What explains Dr. Seuss’s continued popularity?

It is probably no coincidence that the pinnacle of Seuss’s career coincided with the baby boom. Louis Menand of the New Yorker points out that the year The Cat in the Hat was released was the same year (1957) that the largest cohort of children was born in American history (4.3 million). Geisel is the Beatles of children’s literature, an institution of popular art whose place in the culture is cemented by its relationship to the country’s largest generation.
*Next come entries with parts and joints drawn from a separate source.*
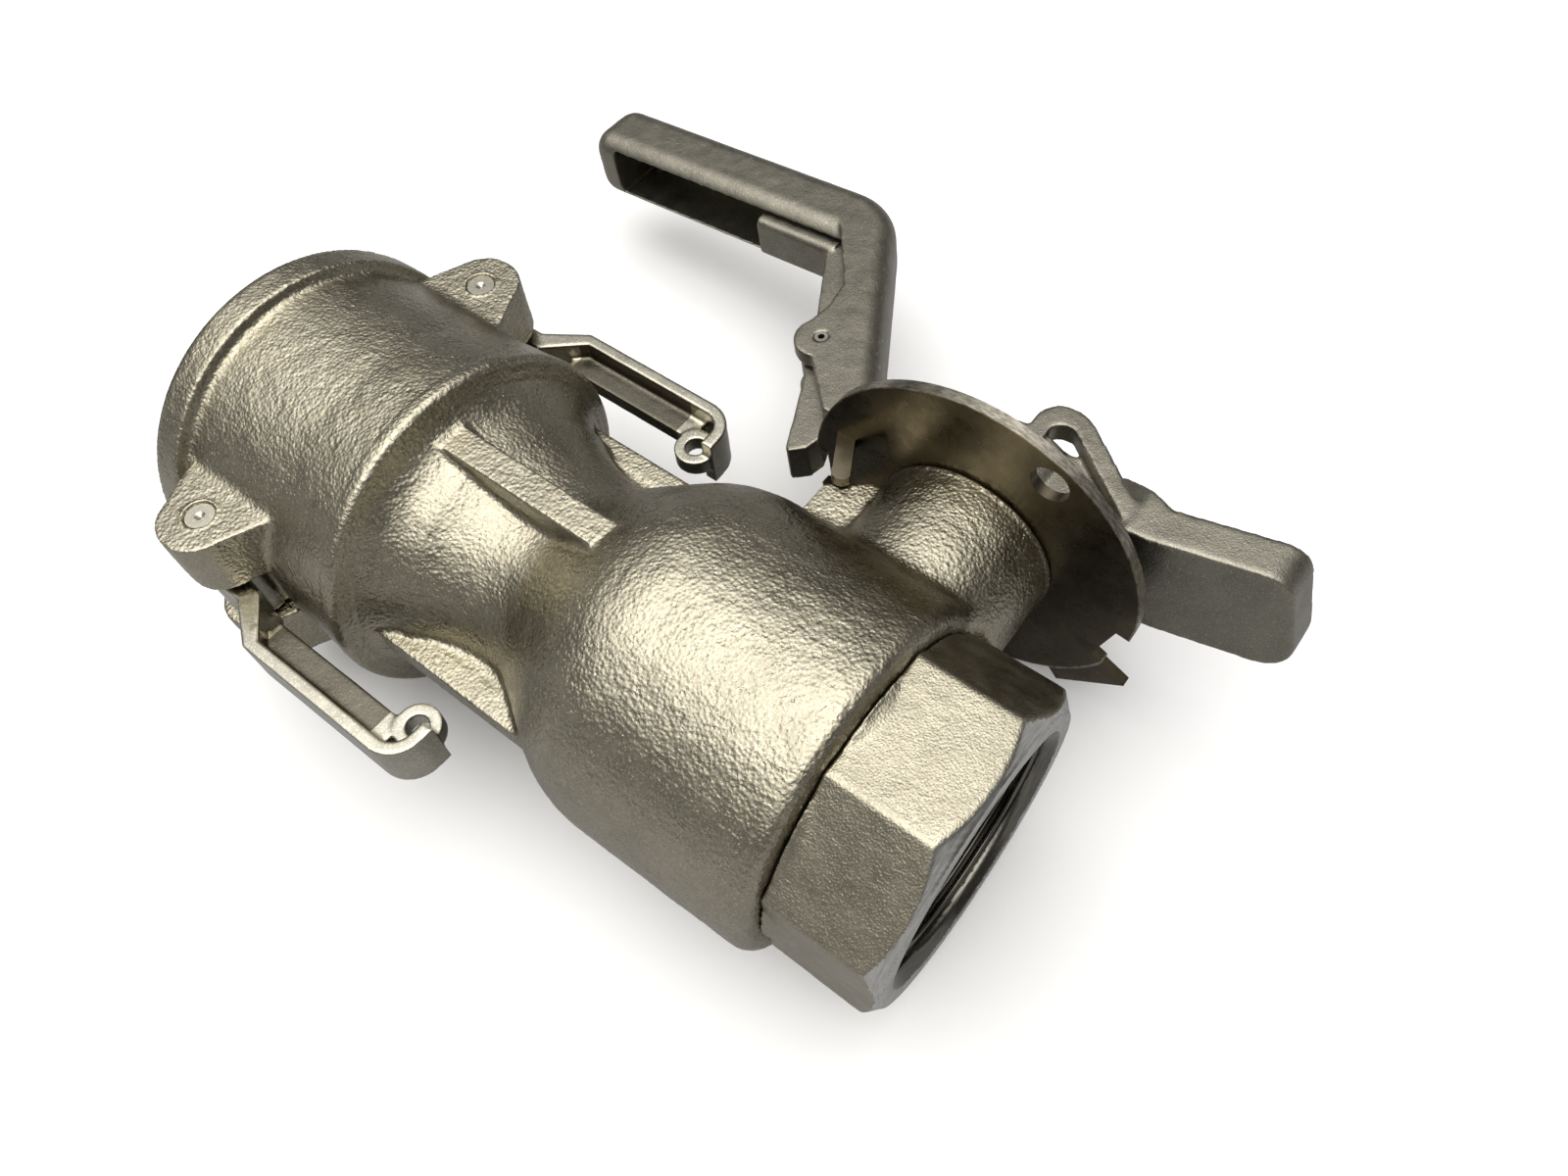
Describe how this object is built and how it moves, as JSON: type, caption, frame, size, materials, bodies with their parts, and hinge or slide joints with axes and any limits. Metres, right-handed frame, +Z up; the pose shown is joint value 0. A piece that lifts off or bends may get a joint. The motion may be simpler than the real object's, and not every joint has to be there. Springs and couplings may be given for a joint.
{
  "type": "lever operated ball valve with cam and groove socket",
  "caption": "Cast ball valve with a cam-and-groove coupler socket, an octagonal threaded end, and a lever with a trigger latch over a notched locking plate.",
  "frame": {"origin": "middle of the pipe thread, on the flow axis; the ball's centre is 38.5 mm back along -X", "axes": "+X along the flow axis towards the threaded end, +Y along the stem towards the lever, +Z up, along the cam pins"},
  "size_m": [0.2775, 0.2245, 0.0982],
  "materials": {
    "cast_body": "investment cast, bead blasted, pebbled",
    "lever_cast": "fine blasted satin casting",
    "cam_cast": "tumbled smooth casting",
    "plate": "rolled sheet with a machined rim",
    "machined": "machined",
    "polished": "ground and polished",
    "spring_steel": "drawn",
    "seat": "turned fluoropolymer",
    "gasket": "moulded"
  },
  "bodies": {
    "valve": {"valve_body": "cast_body", "end_connector": "cast_body", "seat_rear": "seat", "seat_front": "seat", "body_seal": "seat", "coupler_gasket": "gasket", "thrust_washer": "seat", "stem_packing": "seat", "gland_follower": "polished", "disc_springs": "spring_steel", "gland_nut": "machined", "locking_plate": "plate", "cam_pin_left": "machined", "cam_pin_right": "machined"},
    "lever": {"handle": "lever_cast", "handle_pin": "spring_steel", "stem": "polished", "ball": "polished", "latch_pin": "spring_steel", "latch_spring": "spring_steel"},
    "latch": {"latch": "lever_cast"},
    "left_cam": {"cam_arm_left": "cam_cast"},
    "right_cam": {"cam_arm_right": "cam_cast"}
  },
  "joints": [
    {"name": "lever_turn", "type": "hinge", "parent": "valve", "child": "lever", "pos_m": [-0.0385, 0, 0], "axis": [0, -1, 0], "range_deg": [0, 90]},
    {"name": "latch_swing", "type": "hinge", "parent": "lever", "child": "latch", "pos_m": [-0.10607, 0.1002, -0.00556], "axis": [0.0819, 0, -0.9966], "range_deg": [-6, 8]},
    {"name": "left_cam_swing", "type": "hinge", "parent": "valve", "child": "left_cam", "pos_m": [-0.1825, -0.0472, 0], "axis": [0, 0, -1], "range_deg": [0, 100]},
    {"name": "right_cam_swing", "type": "hinge", "parent": "valve", "child": "right_cam", "pos_m": [-0.1825, 0.0472, 0], "axis": [0, 0, 1], "range_deg": [0, 100]}
  ]
}
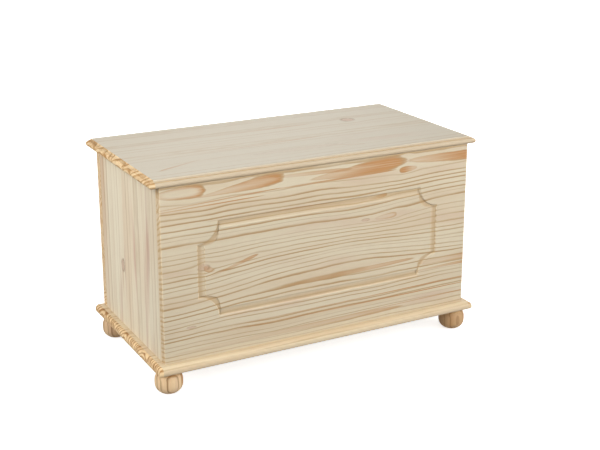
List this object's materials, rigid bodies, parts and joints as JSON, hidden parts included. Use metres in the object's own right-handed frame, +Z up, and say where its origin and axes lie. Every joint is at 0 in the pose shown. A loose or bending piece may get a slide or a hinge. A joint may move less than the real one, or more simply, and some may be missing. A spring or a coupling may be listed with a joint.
{
  "type": "toy box",
  "caption": "Rectangular wooden toy chest on turned ball feet, with a moulded hinged lid, a moulded base board and a routed panel groove on the front.",
  "frame": {"origin": "on the floor, under the middle of the bounding box", "axes": "+X along the width to the box's right seen from the front, +Y towards the back, +Z up"},
  "size_m": [0.8, 0.414, 0.4739],
  "materials": {
    "pine_panel": "bare sanded pine, horizontal grain",
    "pine_side": "bare sanded pine, upright grain",
    "pine_lid": "bare sanded pine, pale",
    "pine_base": "bare sanded pine",
    "pine_foot": "bare turned pine, darker",
    "beech": "ribbed beech dowel",
    "brass": "brass-plated",
    "steel": "zinc-plated"
  },
  "bodies": {
    "chest": {"back_panel": "pine_panel", "base_board": "pine_base", "base_screw_back_left": "steel", "base_screw_back_middle": "steel", "base_screw_back_right": "steel", "base_screw_front_left": "steel", "base_screw_front_middle": "steel", "base_screw_front_right": "steel", "base_screw_left": "steel", "base_screw_right": "steel", "dowel_back_left_high": "beech", "dowel_back_left_low": "beech", "dowel_back_right_high": "beech", "dowel_back_right_low": "beech", "dowel_front_left_high": "beech", "dowel_front_left_low": "beech", "dowel_front_right_high": "beech", "dowel_front_right_low": "beech", "foot_back_left": "pine_foot", "foot_back_right": "pine_foot", "foot_front_left": "pine_foot", "foot_front_right": "pine_foot", "foot_stud_back_left": "steel", "foot_stud_back_right": "steel", "foot_stud_front_left": "steel", "foot_stud_front_right": "steel", "front_panel": "pine_panel", "hinge_left_fixed_leaf": "brass", "hinge_left_fixed_screw_1": "brass", "hinge_left_fixed_screw_2": "brass", "hinge_left_pin": "brass", "hinge_right_fixed_leaf": "brass", "hinge_right_fixed_screw_1": "brass", "hinge_right_fixed_screw_2": "brass", "hinge_right_pin": "brass", "left_panel": "pine_side", "right_panel": "pine_side", "stay_stud": "steel"},
    "lid": {"batten_left_screw_1": "steel", "batten_left_screw_2": "steel", "batten_left_screw_3": "steel", "batten_right_screw_1": "steel", "batten_right_screw_2": "steel", "batten_right_screw_3": "steel", "hinge_left_moving_leaf": "brass", "hinge_left_moving_screw_1": "brass", "hinge_left_moving_screw_2": "brass", "hinge_right_moving_leaf": "brass", "hinge_right_moving_screw_1": "brass", "hinge_right_moving_screw_2": "brass", "lid_batten_left": "pine_side", "lid_batten_right": "pine_side", "lid_board": "pine_lid", "stay_bracket": "steel", "stay_bracket_screw_1": "steel", "stay_bracket_screw_2": "steel", "stay_rivet": "steel"},
    "stay": {"stay_arm": "steel"}
  },
  "joints": [
    {"name": "lid_hinge", "type": "hinge", "parent": "chest", "child": "lid", "pos_m": [0, 0.1975, 0.45775], "axis": [-1, 0, 0], "range_deg": [0, 95]},
    {"name": "stay_pivot", "type": "hinge", "parent": "lid", "child": "stay", "pos_m": [0.3552, 0.04798, 0.44575], "axis": [1, 0, 0], "range_deg": [0, 47.5]}
  ],
  "couplings": [
    {"joint": "stay_pivot", "follows": "lid_hinge", "ratio": 0.5}
  ]
}
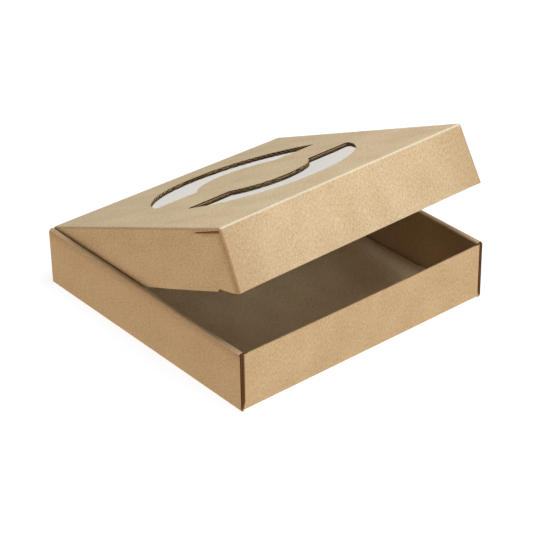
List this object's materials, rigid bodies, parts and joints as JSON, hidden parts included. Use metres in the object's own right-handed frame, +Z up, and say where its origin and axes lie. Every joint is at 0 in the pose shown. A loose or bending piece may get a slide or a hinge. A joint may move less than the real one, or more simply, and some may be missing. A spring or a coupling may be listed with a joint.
{
  "type": "window pie box",
  "caption": "Shallow square pie box of kraft board with rolled side walls and a hinged lid with film-backed ring-shaped window openings.",
  "frame": {"origin": "centre of the underside of the tray, at table level", "axes": "+X along the lid's hinge, to the right seen from the front; +Y from the front wall to the hinge; +Z up"},
  "size_m": [0.25, 0.246, 0.1456],
  "materials": {
    "kraft_board": "matte uncoated kraft liner",
    "clear_film": "clear glossy film"
  },
  "bodies": {
    "tray_body": {"tray": "kraft_board"},
    "lid_body": {"lid": "kraft_board", "window_film": "clear_film"}
  },
  "joints": [
    {"name": "lid_hinge", "type": "hinge", "parent": "tray_body", "child": "lid_body", "pos_m": [0, 0.123, 0.0513], "axis": [-1, 0, 0], "range_deg": [-23.4, 156.6]}
  ]
}
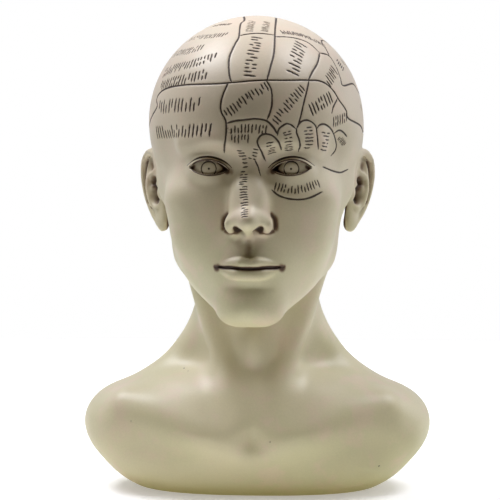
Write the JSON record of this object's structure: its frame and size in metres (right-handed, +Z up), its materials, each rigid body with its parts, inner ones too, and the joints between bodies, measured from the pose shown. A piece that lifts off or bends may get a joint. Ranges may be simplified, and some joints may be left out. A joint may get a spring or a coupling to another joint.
{
  "type": "phrenology head",
  "caption": "Bald head and armless shoulders cast in one piece, with a calm face and a flat underside; an ornament whose skull carries a map of regions.",
  "frame": {"origin": "middle of the flat underside, in the plane that splits the figure into left and right", "axes": "+Z up from the underside to the crown, -Y the way the face looks, +X towards the figure's left shoulder"},
  "size_m": [0.2218, 0.1909, 0.2999],
  "materials": {
    "ivory_resin": "Satin cream cast resin, faintly mottled, with a dark brown wash left in the engraved lines, nostrils, mouth line and lids."
  },
  "bodies": {
    "root": {"phrenology_bust": "ivory_resin"}
  },
  "joints": []
}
Geisel’s continued popularity is also likely a manifestation of the ingenious ways Random House, his publisher, has marketed his work. The company connects many of his books to major calendar events: Oh the Places You’ll Go for high school and college graduations. How the Grinch Stole Christmas for, you guessed it, Christmas. The Lorax for Earth Day. Horton Hears a Who for the newly created Anti-Bullying Day

Random House has also continued to publish Dr. Seuss’s unfinished works posthumously, which keeps Seuss relevant. Seven new books have been published after his death, including 2015’s What Pet Should I Get, which debuted at number one on the New York Times Children’s Books Bestseller list.

Seuss also benefits from the relative timelessness of children’s literature. While only one of the authors with more than one book in the Barnes and Noble adult fiction bestsellers list is by an author not working today, Harper Lee, the children’s books bestsellers lists are littered with names of artists that haven’t produced new work in decades. Authors like Geisel, Bill Martin, Jr. (Brown Bear, Brown Bear, What Do You See), Margaret Wise Brown (Goodnight Moon) and P.D. Eastman (Are You My Mother) still have considerable readership.

Children’s literature is different because, up to a certain age, the main consumer, the child, is at the mercy of his or her parents. For the parent, reading children’s books is an exercise in nostalgia. A chance to revisit the works that you were devoted to as a child.

As long as there are parents who remember loving Thing One and Thing Two, Yertle the Tertle, Mr. Sneelock and Sam-I-Am, Dr. Seuss books will keep flying off the shelves.